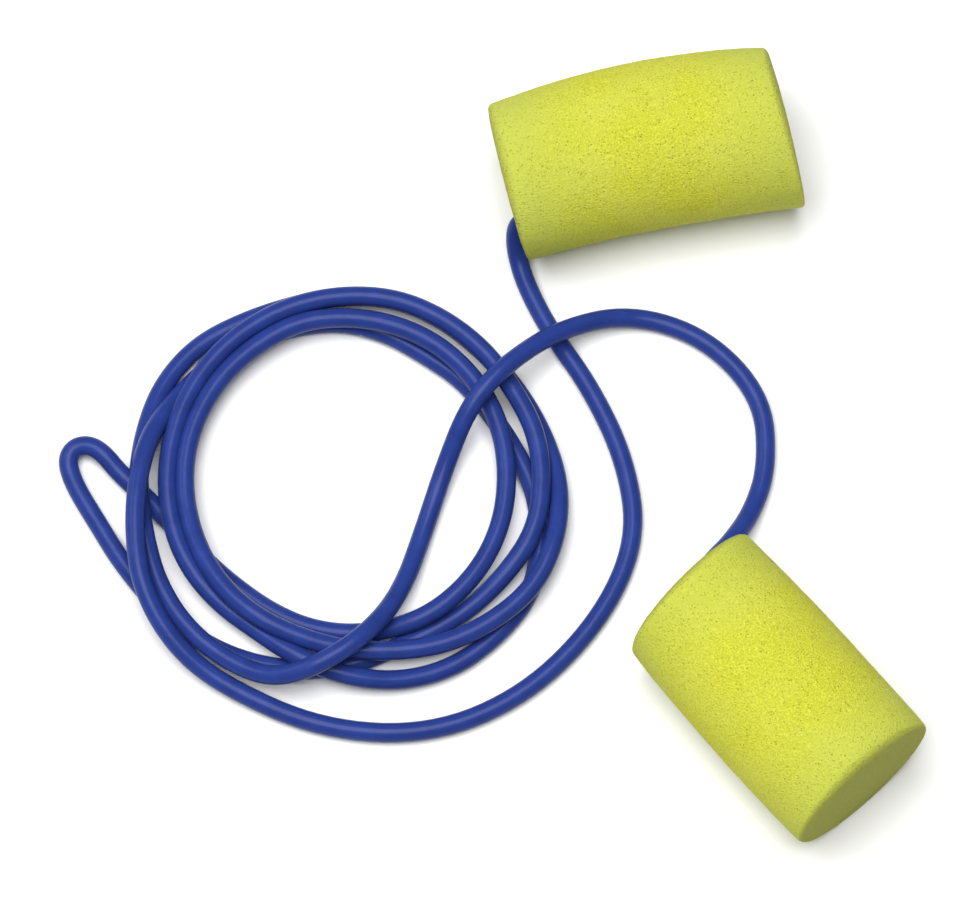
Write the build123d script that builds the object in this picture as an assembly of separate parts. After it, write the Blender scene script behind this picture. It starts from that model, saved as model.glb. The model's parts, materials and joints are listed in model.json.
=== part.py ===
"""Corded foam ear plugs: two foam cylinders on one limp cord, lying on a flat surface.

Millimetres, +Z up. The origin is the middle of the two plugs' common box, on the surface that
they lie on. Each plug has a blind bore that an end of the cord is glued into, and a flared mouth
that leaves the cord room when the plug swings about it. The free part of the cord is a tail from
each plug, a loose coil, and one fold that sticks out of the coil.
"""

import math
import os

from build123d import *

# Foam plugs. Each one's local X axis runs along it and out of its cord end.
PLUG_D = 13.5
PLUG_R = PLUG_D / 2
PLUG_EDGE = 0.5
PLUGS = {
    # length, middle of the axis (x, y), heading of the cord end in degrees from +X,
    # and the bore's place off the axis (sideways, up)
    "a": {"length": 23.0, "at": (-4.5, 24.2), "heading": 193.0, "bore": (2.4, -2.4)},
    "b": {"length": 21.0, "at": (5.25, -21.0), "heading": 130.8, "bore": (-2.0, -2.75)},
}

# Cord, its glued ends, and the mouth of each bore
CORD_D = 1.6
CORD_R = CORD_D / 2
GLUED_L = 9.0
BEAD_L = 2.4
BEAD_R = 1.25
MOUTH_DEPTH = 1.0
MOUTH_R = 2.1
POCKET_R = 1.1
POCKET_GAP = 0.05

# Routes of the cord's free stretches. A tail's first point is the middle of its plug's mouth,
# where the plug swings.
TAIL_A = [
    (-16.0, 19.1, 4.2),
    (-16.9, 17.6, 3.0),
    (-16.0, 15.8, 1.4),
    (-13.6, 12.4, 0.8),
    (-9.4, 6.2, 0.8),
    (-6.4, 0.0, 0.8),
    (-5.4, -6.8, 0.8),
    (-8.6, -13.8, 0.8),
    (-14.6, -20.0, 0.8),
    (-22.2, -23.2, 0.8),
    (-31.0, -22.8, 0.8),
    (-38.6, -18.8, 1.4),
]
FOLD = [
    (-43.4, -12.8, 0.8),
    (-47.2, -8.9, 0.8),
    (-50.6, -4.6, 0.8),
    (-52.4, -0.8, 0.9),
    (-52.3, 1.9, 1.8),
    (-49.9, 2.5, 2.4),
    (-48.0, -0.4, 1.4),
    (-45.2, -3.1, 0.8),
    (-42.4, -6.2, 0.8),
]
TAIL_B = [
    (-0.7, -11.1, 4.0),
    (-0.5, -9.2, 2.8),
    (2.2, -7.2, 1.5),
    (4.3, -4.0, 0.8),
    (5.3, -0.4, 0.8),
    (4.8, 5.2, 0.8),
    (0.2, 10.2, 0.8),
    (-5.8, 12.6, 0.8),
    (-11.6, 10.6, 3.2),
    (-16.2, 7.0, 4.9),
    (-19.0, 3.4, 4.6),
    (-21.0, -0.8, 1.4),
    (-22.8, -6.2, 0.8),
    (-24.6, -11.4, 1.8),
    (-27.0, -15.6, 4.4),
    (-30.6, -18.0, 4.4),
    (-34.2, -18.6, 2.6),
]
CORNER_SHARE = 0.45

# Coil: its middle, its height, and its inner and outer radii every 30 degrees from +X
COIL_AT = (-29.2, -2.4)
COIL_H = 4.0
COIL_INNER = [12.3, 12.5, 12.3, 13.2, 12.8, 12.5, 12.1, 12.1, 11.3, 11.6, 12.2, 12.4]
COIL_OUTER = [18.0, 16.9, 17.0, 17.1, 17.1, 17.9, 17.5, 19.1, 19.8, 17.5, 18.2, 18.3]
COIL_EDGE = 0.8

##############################

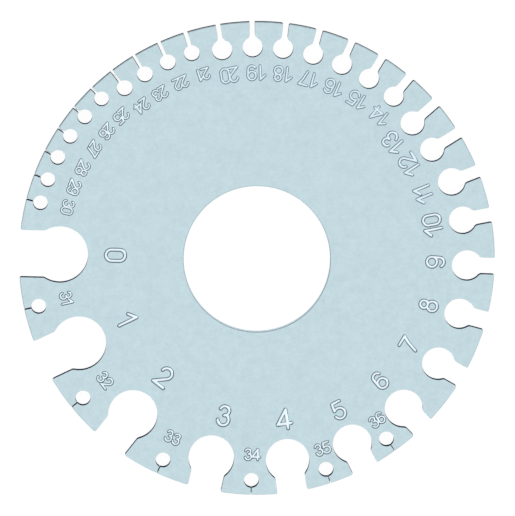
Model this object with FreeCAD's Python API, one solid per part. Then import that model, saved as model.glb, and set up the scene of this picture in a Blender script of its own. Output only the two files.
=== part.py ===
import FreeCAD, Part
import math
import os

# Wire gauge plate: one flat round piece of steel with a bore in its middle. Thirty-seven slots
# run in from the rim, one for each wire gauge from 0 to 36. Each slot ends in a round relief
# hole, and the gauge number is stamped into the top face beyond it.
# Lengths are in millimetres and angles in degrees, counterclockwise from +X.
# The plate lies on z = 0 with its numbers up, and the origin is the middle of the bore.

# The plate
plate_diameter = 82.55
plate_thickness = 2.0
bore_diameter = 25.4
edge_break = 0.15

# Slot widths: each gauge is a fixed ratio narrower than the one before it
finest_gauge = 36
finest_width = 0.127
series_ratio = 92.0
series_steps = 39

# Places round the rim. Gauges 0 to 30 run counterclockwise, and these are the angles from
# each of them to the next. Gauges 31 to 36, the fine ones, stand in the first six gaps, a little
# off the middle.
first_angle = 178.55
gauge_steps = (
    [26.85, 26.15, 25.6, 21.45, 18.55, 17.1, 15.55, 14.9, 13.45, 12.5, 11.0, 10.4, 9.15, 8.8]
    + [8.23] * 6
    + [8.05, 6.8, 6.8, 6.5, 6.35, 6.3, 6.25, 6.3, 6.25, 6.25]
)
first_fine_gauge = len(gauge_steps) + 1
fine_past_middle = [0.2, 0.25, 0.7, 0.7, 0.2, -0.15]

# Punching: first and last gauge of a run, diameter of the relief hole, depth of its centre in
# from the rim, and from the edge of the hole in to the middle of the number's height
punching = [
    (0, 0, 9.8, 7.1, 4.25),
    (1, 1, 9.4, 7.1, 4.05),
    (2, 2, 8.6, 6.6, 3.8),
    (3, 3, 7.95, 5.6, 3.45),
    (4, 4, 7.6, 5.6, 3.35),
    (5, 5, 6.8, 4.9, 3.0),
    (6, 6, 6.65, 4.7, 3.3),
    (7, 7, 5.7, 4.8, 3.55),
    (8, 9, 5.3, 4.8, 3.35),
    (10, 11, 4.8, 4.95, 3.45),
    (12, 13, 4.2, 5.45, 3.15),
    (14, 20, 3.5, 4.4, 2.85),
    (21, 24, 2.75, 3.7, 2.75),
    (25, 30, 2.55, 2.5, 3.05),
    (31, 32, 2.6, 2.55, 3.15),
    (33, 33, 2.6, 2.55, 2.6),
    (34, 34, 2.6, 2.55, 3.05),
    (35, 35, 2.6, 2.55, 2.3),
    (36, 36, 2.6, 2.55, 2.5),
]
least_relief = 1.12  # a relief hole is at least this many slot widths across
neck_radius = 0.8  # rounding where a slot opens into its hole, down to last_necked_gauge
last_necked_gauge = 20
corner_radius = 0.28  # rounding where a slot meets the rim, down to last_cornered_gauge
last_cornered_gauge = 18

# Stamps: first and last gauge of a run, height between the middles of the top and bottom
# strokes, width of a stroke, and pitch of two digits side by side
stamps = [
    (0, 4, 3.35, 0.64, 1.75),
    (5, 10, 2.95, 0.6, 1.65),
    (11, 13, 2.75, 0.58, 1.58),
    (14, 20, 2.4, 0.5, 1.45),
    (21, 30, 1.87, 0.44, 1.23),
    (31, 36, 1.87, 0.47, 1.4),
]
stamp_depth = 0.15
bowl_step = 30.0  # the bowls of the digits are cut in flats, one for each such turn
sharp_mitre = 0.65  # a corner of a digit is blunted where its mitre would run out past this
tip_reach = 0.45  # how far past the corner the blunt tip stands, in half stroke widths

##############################

**TASK**
Output only the lines from the one containing "Write the build123d" through the one containing "from build123d import *", inclusive, exactly as written.

**ANSWER TO THIS EXERCISE**
Write the build123d script that builds the object in this picture as an assembly of separate parts. After it, write the Blender scene script behind this picture. It starts from that model, saved as model.glb. The model's parts, materials and joints are listed in model.json.
=== part.py ===
"""Corded foam ear plugs: two foam cylinders on one limp cord, lying on a flat surface.

Millimetres, +Z up. The origin is the middle of the two plugs' common box, on the surface that
they lie on. Each plug has a blind bore that an end of the cord is glued into, and a flared mouth
that leaves the cord room when the plug swings about it. The free part of the cord is a tail from
each plug, a loose coil, and one fold that sticks out of the coil.
"""

import math
import os

from build123d import *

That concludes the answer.